Selecting the Appropriate Migration Threshold Setting
MT setting 2 is intended for a cluster with mostly stable workloads. Stable in the sense of workload variation, not failure rates ;). When workload generates a continuous workload, it makes less sense to move workload aggressively around. MT 3 is a healthy mix of stable and bursty workloads, while MT 4 and MT5 are designed to react to workloads spikes and bursts.
To influence balancing moves, DRS uses a threshold that identifies a particular level of headroom (used capacity) within a host. To point out, this is not a strict admission control function.
The threshold identifies a point where overall host utilization starts to introduce (some) performance loss to the associated workloads on the host. As the new DRS algorithm is designed to consider VM demand, it is focused on finding the best host possible. DRS compares the overall host utilization of each host and migrates VMs to help workloads have enough room to burst.
By default, DRS starts to consider the host less efficient when the host load exceeds 50%. Once the threshold is surpassed, DRS examines possible migrations to help find workloads a more efficient host. Similar to the old algorithm, the cost of the migration needs to exceed the improvement of efficiency. When you select a more aggressive migration threshold setting (MT4, MT5), the tolerance for host load is lowered to 30%. From that point on, DRS will take a particular level of inefficiency into account and starts to analyze other hosts to understand whether specific workloads will benefit from placement on another host. Another way to put it is that DRS attempts to provide 70% headroom in this situation. As a result, you will notice more workload migrations when selecting MT4 or MT5.

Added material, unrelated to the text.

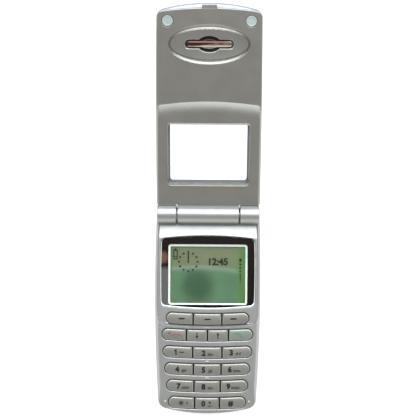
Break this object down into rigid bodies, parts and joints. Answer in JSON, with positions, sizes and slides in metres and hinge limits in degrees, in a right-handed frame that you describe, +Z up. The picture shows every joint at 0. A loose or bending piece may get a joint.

To find an efficient host, DRS needs to understand the demand of the vSphere Pod or the VM. DRS uses a number of stats to get a proper understanding of the workload demand. These stats are provided by the ESXi hosts. DRS is designed to be conservative as it doesn’t want to move a virtual machine based on an isolated event. Taking care of a sudden increase in demand is the role of the ESXi host. When this becomes structural behavior, then it’s DRS task to find the right spot for this VM.
Please note that a vSphere pod will not be migrated. Although DRS does not load-balance vSphere pods to get a better overall capacity usage, it will keep track of the vSphere Pods demand since it could affect the performance of other workloads (VMs and pods) running on the host. For more info about vSphere pods, please read the article “Initial Placement of a vSphere Pod“.
By default, DRS calculates an average demand of over 40 minutes for each workload. This period depends on the VM memory configuration and the migration threshold. We learned that DRS needs to use a shorter history for smaller VMs to better catch the behavior of vSphere pods or VMs with a smaller memory footprint. Below is an overview of the Migration Threshold settings and the number of minutes used to determine the demand for each workload.
DRS needs to consider the state of the cluster, the workload demand of all the vSphere pods and the VMs, and it needs to ensure that whatever it does, does not interfere with the primary goal of the virtual infrastructure, and that is providing resources to workloads. Every move made consumes CPU resources. It absorbs bandwidth, and in some cases, can affect memory sharing benefits. DRS must weigh all the possibilities. With DRS in vSphere 7 that functionality is called cost-benefit filtering. Moving the migration threshold to the right reduces certain cost filtering aspects while relaxing some benefit requirements. This allows DRS to become more responsive to bursts. As a result, you will notice more workload migrations when selecting MT4 or MT5.
Please remember that vSphere consists of many layers of schedulers all working closely together. DRS is responsible for placement, finding the best host for that particular vSphere pod or VM. However, it is the responsibility of the actual ESXi host schedulers to ensure the workload gets scheduled on the physical resources. Consider DRS as the host or hostess of the restaurant, escorting you to a suitable table, while the ESXi schedulers are the cooks and the waiters.
Individual workload behavior can change quite suddenly, or there is an abrupt change in resource availability. DRS needs to coordinate and balance all the workloads and their behavior in any possible scenario. The new DRS algorithm is completely redesigned, and I think it’s an incredible step forward.
But a new algorithm, with new tweakable parameters, also means that we can expect different behavior. It’s expected that you will see more vMotions compared to the old algorithm, regardless of MT selection. A future article will explain the selection process of the algorithm. As always, it’s recommended to test the new software in a controlled environment. Get to understand its behavior and test out which migration threshold fits your workload best.